AI Safety is a group project for us all. We need everyone to participate - the ESFPs to the INTJs!
Capturing the essence and subtleties of core values needs input across a broad span of humanity.
Assumption 1 - large language models will be the basis of AGI.
Assumption 2 - One way to add the abstraction of a value like "kindness is good" into the model is to add a large corpus of written material on Kindness during training (or retraining).
The Kindness Project is a website with a prompt, like a college essay. Users add their stories to the open collection based on the prompt: "Tell a story about how you impacted or were impacted by someone being kind". This prompt is translated for all languages to maximize input.
The end goal is that there is a large and detailed system of nodes in the model around the abstraction of Kindness that represents our experiences.
There would be sister projects based around other values like Wisdom, Integrity, Compassion, etc.
The project incentivizes participation through contests, random drawings, partner projects with schools, etc.
Submissions are filtered for plagiarism, duplicates, etc.
Documents are auto-linked back to reddit for inclusion in language model document scrapers.
Where does one click to participate?
If the site isn't built yet, what's the benefit of DIYing it over simply creating a subreddit for it and doing it natively on the platform to guarantee scraper inclusion?
I'm soliciting input from people with more LLM experience to tell me why this naive idea will fail. I'm hoping it's not in the category of "not even wrong". If there's a 2%+ shot this will succeed, i'll start coding.
From what I gather, the scrapers look for links on reddit to external text files. I could also collate submissions, zip them and upload to github/IPFS. Which ever format is easiest for inclusion into a Pile.
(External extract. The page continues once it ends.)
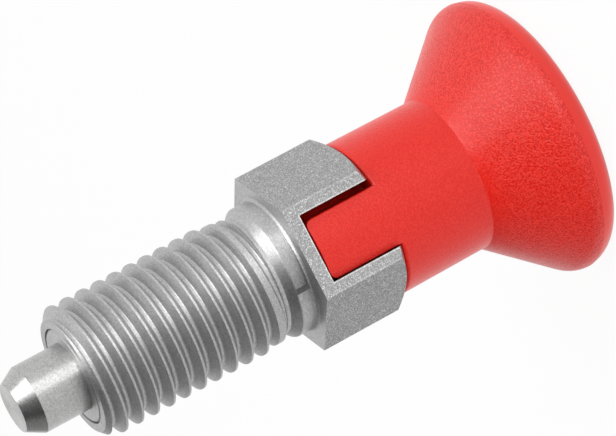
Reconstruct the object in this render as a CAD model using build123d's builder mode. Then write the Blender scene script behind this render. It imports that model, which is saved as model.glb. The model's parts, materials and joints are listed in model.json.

I'm genuinely not sure how useful this would be. So I think we should maybe try to think about some high-value information that you might try to learn.
The way I imagine this might be useful is in trying to do near to medium term AI alignment on language models. Then having a lot of highly ethical text lying around might be good data to learn from. But if the AI is clever, it might not need specially labeled examples that really spell out the ethical implications - it might be able to learn about humans while observing more complicated situations.
Also, I'm personally skeptical that fine-tuning only on object-level ethics-relevant text is what we need to work on in the near term. At the very least, I'm interested in trying to learn and apply human "meta-preferences" - our preferences about how we would want an observer to think of our preferences, what we wish we were like, how we go about experiencing moral change and growth, times we've felt misunderstood, that sort of thing.
But I say this in spite of people actively working on this sort of thing at places like the Allen Institute for AI and Redwood Research. So the opinions of other people are definitely important here - it's not the average opinion that counts, it's the opinion of whoever's most excited.